2013 Birichino Malvasia Bianca, Monterey, CA
Malvasia is a white grape that is planted, to one degree or another, in Italy, Spain, Portugal, Greece and Croatia. There’s a tiny amount planted in California, which Randall Grahm showcased in his ‘Ca del Solo Malvasia Bianca’, of the early 2000s. Alex Krause and John Locke of Birichino cite Randall Grahm as one winemaker who has influenced them over their journey in the wine world. They founded Birichino in 2008, the name chosen for no other reason than that it would appear at the top of alphabetical lists and that it means naughty in Italian. There’s nothing wrong with those reasons! Alex and John have a combined 40 years making wine in California, France, & Italy. They source from a number of “carefully farmed, family-owed, own-rooted 19th and early 20th century vineyards (and a few from the late disco era) planted by and large in more moderate, marine-influenced climates”. They prefer minimal intervention, native yeasts, stainless steel or neutral barrels, and little to no filtration. Their aim is “to make delicious wines that give pleasure, revitalize, and revive”. They’ve succeeded.

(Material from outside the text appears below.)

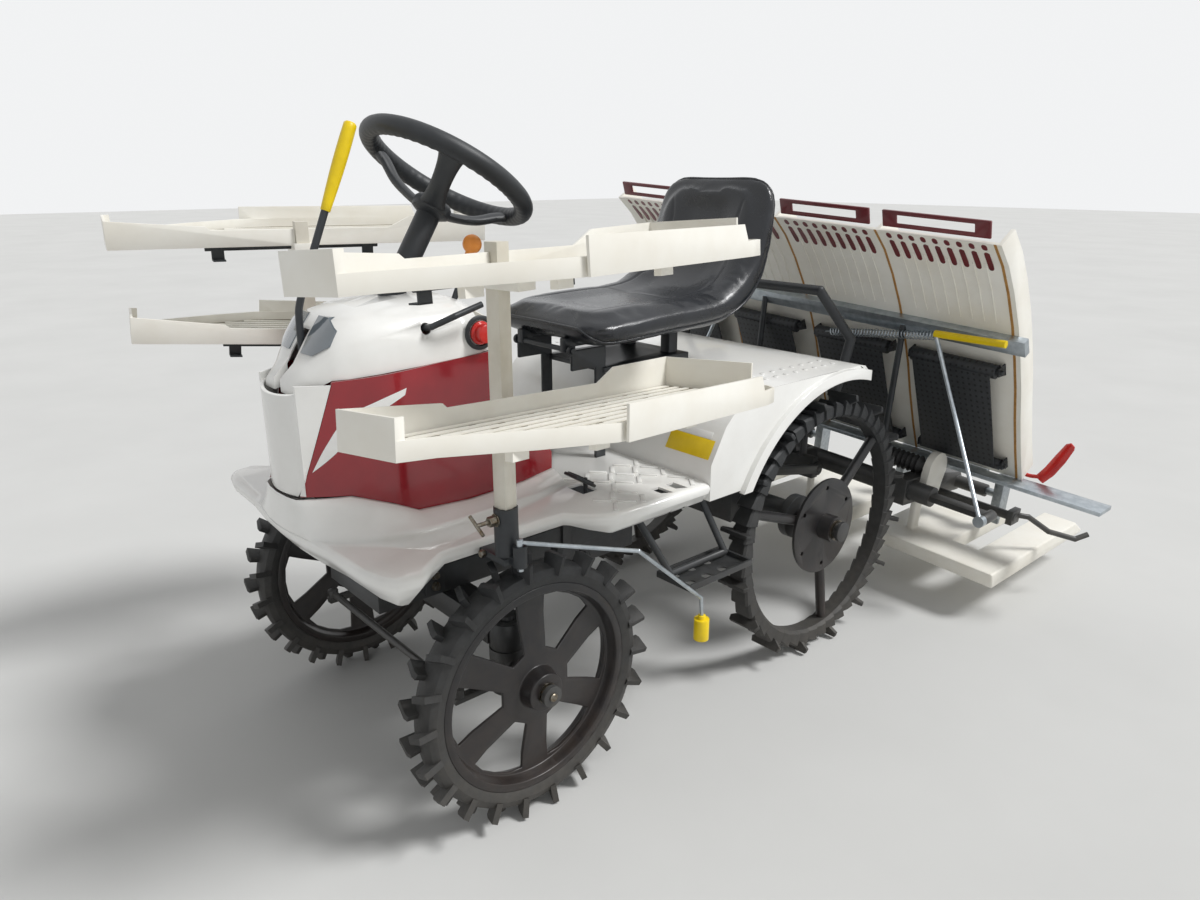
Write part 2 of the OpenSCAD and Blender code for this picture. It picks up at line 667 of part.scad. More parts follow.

This Malvasia evokes roses and talc, muscat and honeydew. It’s exotically aromatic, (the winemakers describe it as the tropical flower frangipani) and racy. It was kept on the lees and stirred every few weeks for an additional 3 months for added texture and dimension before bottling. The result is a focused wine with great length and complexity that’ll keep you coming back for more.
2010 Milenio Dão
2012 Domaine de la Chanteleuserie Bourgueil “Cuvée Alouettes”
The name of this estate in the Loire Valley means “the place where the larks sing”. The vineyards, situated just across the river from Chinon and all planted to Cabernet Franc, have been in the same family for seven generations. The Boucards make some of the most age-worthy wines in the region, but the Cuvée Alouettes is meant for earlier consumption.
Alouettes comes from an 8 hectare vineyard with low-yielding vines ranging from 33-47 years old. This wine, like many cab francs, smells of violets & pencil shavings on the nose, and tends toward savory fruit, fall leaves & sweet tobacco. It’s fresh, soft & delicious.